On page 2 in your testimony, referring to Mr. McMillan's and Mr. Teague's bills, to provide a program for insured loans for both REA electric and telephone borrowers—I am speaking primarily of telephone borrowers—is it a fact that the distribution cooperatives will have more 2 percent funds available under the insured loan plan than the present plan or proposed plan?
Mr. HARRIS. Well, Mr. Price, the insured loan concept that we have spoken of as reported and reflected in these bills is applicable in those bills both to the electric program and the telephone program.
Now, in the telephone program there is not the distinction between distribution and generation as there is in the electric program. The great pressure today on funds in the electric program is the competition between provision for generation and transmission which has been used in recent years to deprive the distribution cooperatives of adequate supply.
Now, under the insured loan plan as I see it, with the Administrator guaranteeing for the Government the securities issued by the borrowers, the only limitation in their being able to get adequate funds is the availability of funds in the total market.
Now, today in financing in the electric business we have all the money that we want to get but today it happens to cost an awful lot to get it.
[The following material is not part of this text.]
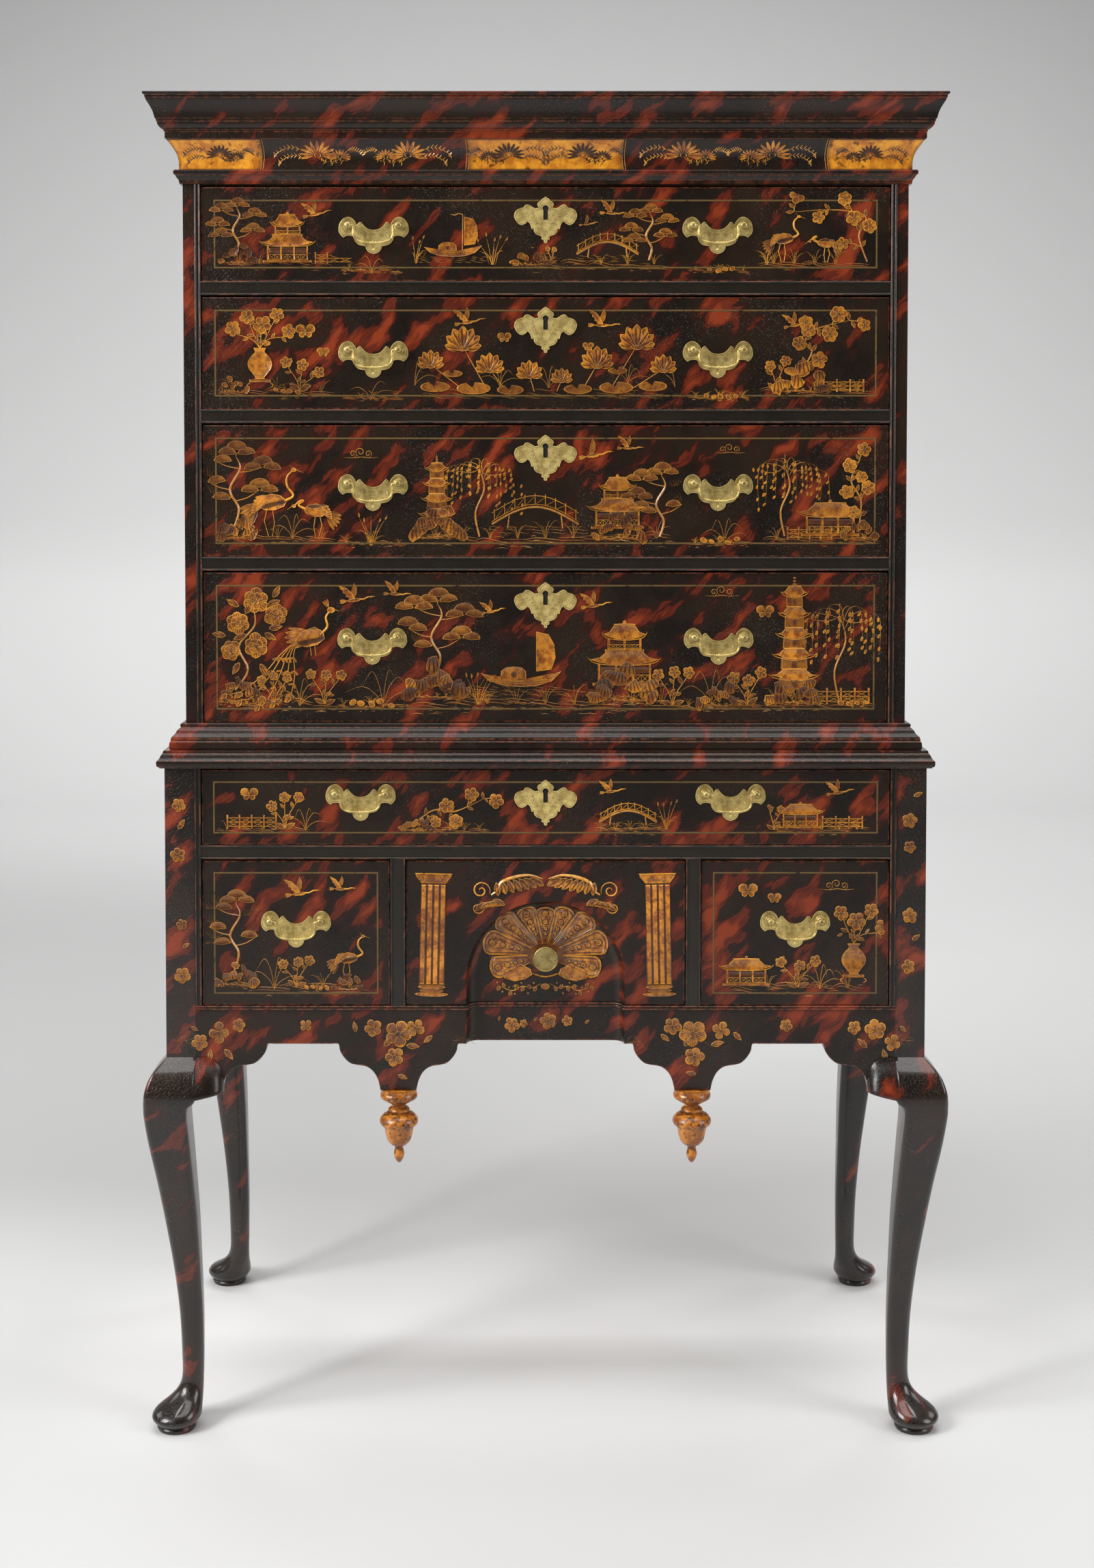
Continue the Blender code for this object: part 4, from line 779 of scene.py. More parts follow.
def bead_section(width):
    """A strip with a half-round bead on each edge: across, stand-out and wear."""
    points = [(0.0, -0.0004, 0.0)]
    for start in (0.0, width - BEAD_WIDTH):
        for step in range(9):
            angle = pi * step / 8
            across = start + BEAD_WIDTH * (1 - cos(angle)) / 2
            out = STRIP + (BEAD_PROUD - STRIP) * sin(angle)
            outward = -cos(angle) if start else cos(angle)
            points.append((across, out, 0.95 if 0.0 < outward < 0.8 else 0.0))
    return points + [(width, -0.0004, 0.0)]


def lay_beads(bm, inner, outer, start, end, count, place):
    """Double beads between two edges along a run; place turns (across, out, along) into a point."""
    section = bead_section(abs(outer - inner))
    turn = 1 if outer > inner else -1
    rings = [[place(inner + turn * across, out, along) for across, out, worn in section]
             for along in steps_between(start, end, count)]
    add_loft(bm, rings, [worn for across, out, worn in section])


def beads():
    """Double beads over the rails, the dividers and the edges of both cases."""
    bm = new_bm()
    small_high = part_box("small_drawer_left")[1].z + DRAWER_HEAD_GAP
    rails = []
    for name in ("upper_rail_1", "upper_rail_2", "upper_rail_3"):
        low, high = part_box(name)
        rails.append((low.z, high.z, UPPER_FRONT))
    rails.append((small_high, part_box("long_drawer")[0].z - DRAWER_FOOT_GAP, LOWER_FRONT))
    for low, high, front in rails:
        lay_beads(bm, low, high, -HALF_OPENING, HALF_OPENING, 20,
                  lambda across, out, along: (along, front - out, across))
    middle_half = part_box("middle_drawer")[1].x + 0.001
    small_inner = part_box("small_drawer_right")[0].x - 0.001
    long_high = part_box("long_drawer")[1].z + DRAWER_HEAD_GAP
    edge_outer = HALF_OPENING + 2 * BEAD_WIDTH + 0.002
    for side in (-1, 1):
        for inner, outer, foot, head, front in (
            (middle_half, small_inner, SKIRT_TOP, small_high + BEAD_WIDTH * 0.6, LOWER_FRONT),
            (HALF_OPENING, POST_X, SKIRT_TOP, long_high, LOWER_FRONT),
            (HALF_OPENING, edge_outer, UPPER_FOOT + BASE_HEIGHT, COVE_FOOT - NECK_HEIGHT, UPPER_FRONT),
        ):
            lay_beads(bm, side * inner, side * outer, foot, head, 16,
                      lambda across, out, along: (across, front - out, along))
    piece("double_beads", bm, 40, RAILS)


# Lower case


def leg_rings(side_x, side_y):
    """Rings of a leg and its post: squares whose corners are rounded more towards the foot."""
    rings = []
    per_corner = 8
    for share, inner, outer, roundness in spline(LEG_SHARES, 4):
        middle = POST_SIZE * (inner + outer) / 2
        half = POST_SIZE * (outer - inner) / 2
        radius = half * min(max(roundness, 0.03), 1.0)
        flat = half - radius
        ring = []
        for corner, (corner_x, corner_y) in enumerate(((1, 1), (-1, 1), (-1, -1), (1, -1))):
            for step in range(per_corner):
                angle = radians(90 * (corner + step / (per_corner - 1)))
                out_x = middle + flat * corner_x + radius * cos(angle) * 0.9999
                out_y = middle + flat * corner_y + radius * sin(angle) * 0.9999
                ring.append((side_x * (POST_X + out_x), side_y * (POST_Y + out_y), LEG_HEIGHT * share))
        rings.append(ring)
    for step in range(1, 9):
        height = LEG_HEIGHT + (LOWER_TOP - LEG_HEIGHT) * step / 8
        rings.append([(point[0], point[1], height) for point in rings[-1]])
    return rings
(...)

So, I would say that if you go the insured loan route and you take the problems and the complications of Federal budget out of it—there is a requirement in that legislation as drafted that the Congress would annually authorize the amounts that the Administrator could insure and guarantee, but there would be no budget pressure because of funds needed in other places in government to put that limitation anywhere except to meet the full needs of the distribution co-ops, and I would predict they would find their needs much more adequately taken care of, this is one of the reasons why I think that is the superior approach. Mr. PRICE. Thank you, Mr. Harris. That is all, Mr. Chairman. The CHAIRMAN. Mr. Rarick.
Mr. RARICK. Mr. Harris, I certainly enjoyed your testimony today and I think you have made some very good suggestions on some needed controls.